The trend became more noticeable in July 2014 where in fact, in a matter of weeks, several billions of dollars were purchased through the banks and bureaux de change. The movement of funds is noticeable from CBN records of direct remittances, whole Dutch auction sales of dollars etc.
According to data obtained from CBN in the five weeks, the total amount of foreign exchange that went out through direct remittances amounted to $3.33billion, Debt service/payment — $155million. The bulk of the outflow went through the wholesale at the Dutch auction market where a total of $18.6 billion was purchased from the CBN. Curiously, foreign exchange purchases backed by Letters of credit in the five weeks amounted to just $108.8 million.

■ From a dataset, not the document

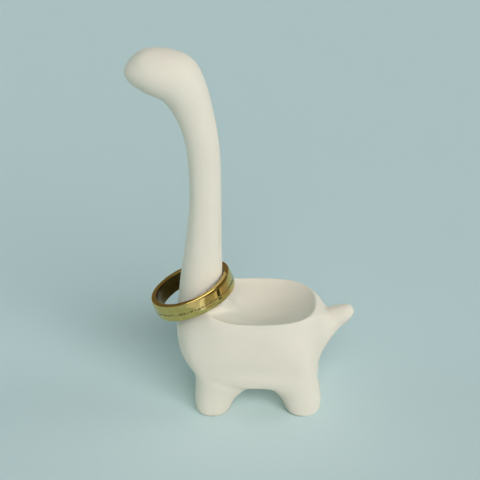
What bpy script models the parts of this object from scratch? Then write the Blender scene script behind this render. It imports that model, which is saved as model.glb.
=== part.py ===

Capital flight has led to the depletion of Nigeria’s foreign reserves, thus weakening the naira. Nigeria’s foreign exchange reserves, which was $5.4 billion in 1999, rose to an overwhelming level of $51.3 billion at the end of 2007 and further to $53.0 billion in 2008, but owing to the crash in the international price of crude oil in 2008 and the aftermath of the global financial crisis, the reserve declined to $42.4 billion in 2009, further declined from $38.138 billion at the end of April 2014 to $33.04 billion in February 2015.
Market operators are however seeing it from the perspective that the reduction of credit line to Nigeria banks by their foreign counterparts as a result of the crash in crude oil prices and the uncertainty surrounding the 2015 elections is partly responsible for the high volume of funds leaving the country as the usual 90-day trade credit line has dried up in some banks which have had to meet the needs of their customers through direct cash payments.
CBN on Wednesday last week scrapped the Retail and Wholesale Dutch auction of foreign exchange saying that all genuine importers should source funds from the inter-bank market. It however said that it will continue to intervene in the inter-bank foreign exchange market.